Bisnis online dan offline memiliki perbedaan utama dalam proses transaksi dan media yang digunakan. Bisnis offline mengutamakan interaksi langsung dengan ijab dan qabul secara tatap muka, sedangkan bisnis online menggunakan platform digital sehingga transaksi dilakukan tanpa kehadiran fisik. Meski berbeda, keduanya tetap mengikuti prinsip dasar transaksi dalam Islam. Namun, bisnis online memerlukan tambahan syarat, seperti kejelasan spesifikasi barang dan kesepakatan elektronik antara penjual dan pembeli.
Perkembangan teknologi informasi yang pesat, termasuk di Indonesia, mempermudah berbagai aspek kehidupan, salah satunya bisnis online.

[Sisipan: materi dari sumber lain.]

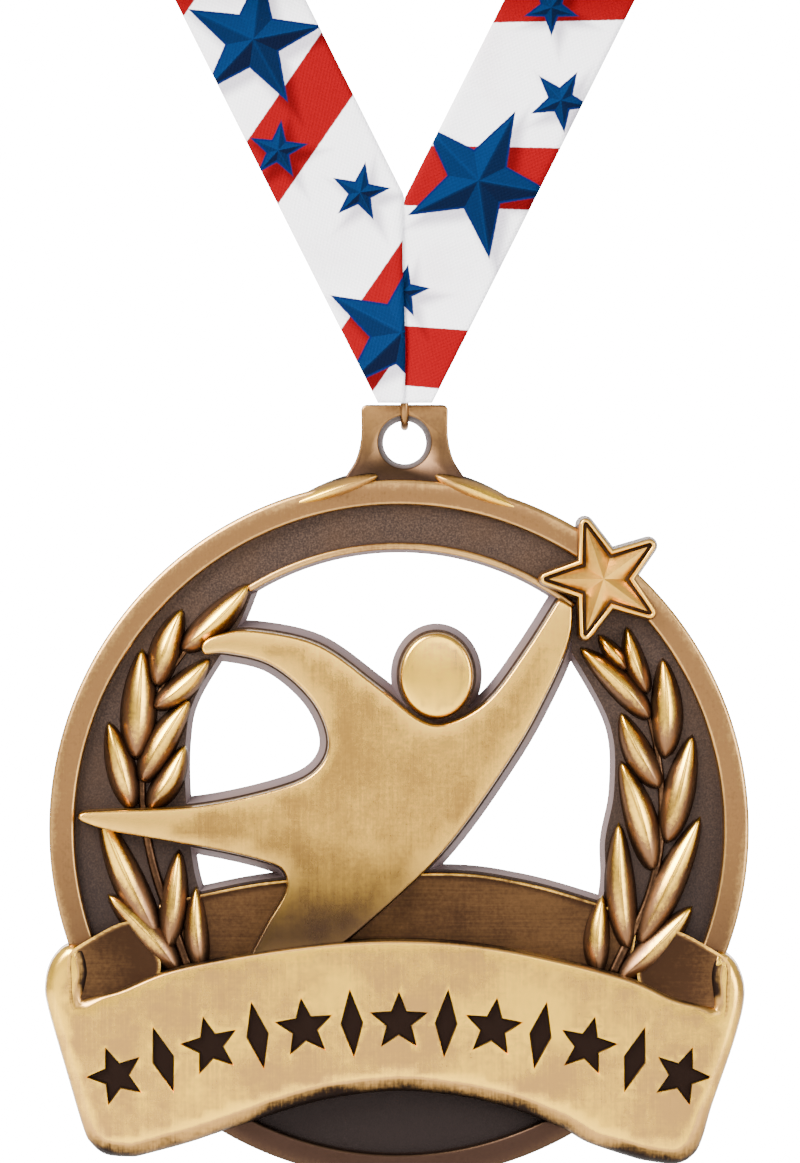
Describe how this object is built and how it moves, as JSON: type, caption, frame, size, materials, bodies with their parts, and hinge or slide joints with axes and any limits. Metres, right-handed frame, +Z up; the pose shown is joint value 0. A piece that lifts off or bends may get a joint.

Dalam Islam, hukum jual beli online termasuk mubah (boleh), asalkan memenuhi rukun dan syarat jual beli, seperti adanya penjual dan pembeli yang baligh dan berakal, ijab qabul yang dilakukan dengan sadar, serta barang atau jasa yang jelas dan dimiliki penjual. Meskipun tidak dijelaskan secara spesifik dalam Al-Qur'an dan hadits, prinsip dasar seperti kejujuran, transparansi, dan penghindaran riba tetap harus dijaga dalam praktik bisnis online. Perbedaan utama bisnis online dan offline terletak pada proses transaksi yang menggunakan platform digital, namun keduanya tetap mengikuti prinsip transaksi yang diatur oleh syariat Islam.